MPR News has this: “Family members of the man shot and killed by St. Paul police joined other community members at a Saturday rally in calling for more transparency in the investigation. 24-year-old Howard Peter Johnson was shot by a St. Paul officer last Monday evening in the Dayton’s Bluff neighborhood, after officers responded to reports of a domestic assault, according to the Minnesota Bureau of Criminal Apprehension. In body camera footage released on Thursday, an officer said Johnson had a gun in his right hand and was carjacking someone, though that part is not visible from the video.”

A story from KARE-TV says, “A car accident which initially occurred near 45th and Lyndale Avenues led to the recovery of three firearms and two arrests, according to the Minneapolis Police Department.  The incident occurred shortly after 2 p.m. when two vehicles collided and one of them drove over the grass and into the McDonald’s parking lot, where it struck three other unoccupied vehicles, claims MPD.  An officer who was already inside of McDonald’s at the time responded to the scene and observed three men run away from the car. With the assistance of two additional officers, the police detained two of the men and confiscated three firearms and an imitation or toy gun.”

This from Erin Adler in the Strib, “Minneapolis Public Works staff have repaired a broken water main that failed on Dec. 5, temporarily flooding streets and resulting in low water pressure to homes and businesses in north Minneapolis. A few businesses were without water for a time. The break occurred about 5:45 p.m. in the 2900 block of 2nd Street N. The affected pipe was a 36-inch-diameter cast iron pipe dating back to 1888.”

At KMSP-TV there’s this, “Sunday and Monday will be warm and calm before a messy winter storm system arrives and sticks around for most of the week.  Temperatures will remain relatively warm for the next few days and melt the current snow on the ground before getting a fresh layer later in the week. … The system is expected to arrive in the Twin Cities metro late Tuesday as a wintry mix but will change into the snow by Wednesday. The snow will hang around until Friday, with possible flurries throughout the day.”

At the Pioneer Press, Olivia Stevens writes, “Since launching in specific Twin Cities ZIP codes in January, Seattle-based Ridwell has seen success selling Minnesotans on easy disposal of hard-to-recycle items. Ridwell hopes to make sustainability simpler by collecting and recycling items that public services won’t pick up, including plastic shopping bags, old clothing and new this fall, Styrofoam.”

Also at MPR News, this from Alex Cipolle, “Since 2012 during the month of December, a small black box theater in Minneapolis transforms into Christmas Eve at Nakatomi Plaza, the Los Angeles high rise where John McClane and Hans Gruber exchange gunfire and verbal barbs.  This is ‘A Very Die Hard Christmas,‘ a locally produced farce inspired by the 1989 action flick starring Bruce Willis, staged at the Bryant Lake Bowl and Theater.
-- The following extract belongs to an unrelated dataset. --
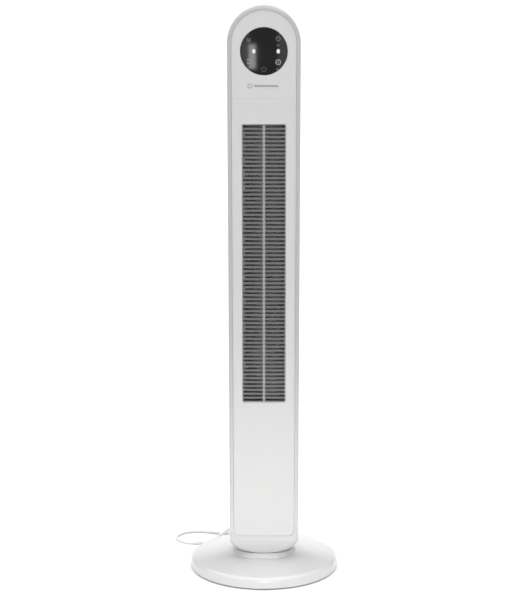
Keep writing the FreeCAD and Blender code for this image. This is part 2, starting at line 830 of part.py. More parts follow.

The show runs through Dec. 23, and it’s completely sold out.”

In the Strib Kyeland Jackson says, “The father of a man who killed four people in St. Paul before hiding their bodies in an SUV will serve nearly five years in prison. Darren Osborne, who sometime goes by his surname McWright, pled guilty in Ramsey County Court on Friday to helping his son hide the bodies of Matthew Pettus, 26; Pettus’ half-sister Jasmine C. Sturm, 30; Sturm’s boyfriend, Loyace Foreman III, 35; and Nitosha Flug-Presley, 30, a close friend of Sturm’s. All four were found shot inside an SUV in a Wisconsin cornfield about 60 miles east of St. Paul.”

In the Sioux Falls Argus Leader Morgan Matzen writes, “A state senator in South Dakota signaled Thursday during a Board of Regents meeting that she is going to draft a bill to attempt to outlaw drag shows after a student organization hosted one at South Dakota State University last month. Drag originated in 19th century British theater and has heavy roots in modern LGBTQ+ culture. It is a form of performance and entertainment that challenges assumptions of gender identity and expression. Republican Sen. Julie Frye-Mueller and multiple other people spoke during the Board of Regents meeting Thursday in Rapid City to express negative views of the event at SDSU. Frye-Mueller announced she would be bringing a bill in the next legislative session targeted at drag shows.”

And this from Tim Harlow, also in the Strib, “Residents in tiny Heron Lake, Minn., were resistant in 2018 when the Minnesota Department of Transportation proposed three intersections restricting the ability to cross Hwy. 60. The intersections limit points where vehicles could collide by forcing drivers on side roads to turn right, go a short distance down the road, make a U-turn through the median, then loop back to the intersection to continue their trip. ‘They are counterintuitive’, said Anne Wolff, a MnDOT public engagement coordinator in southern Minnesota. ‘Something different is hard’. To sell the treatment known as a Restricted Crossing U-Turn Intersection, or J-Turn, the agency built a model. Residents at public meetings could guide a Matchbox-sized car through the design to break down the movements.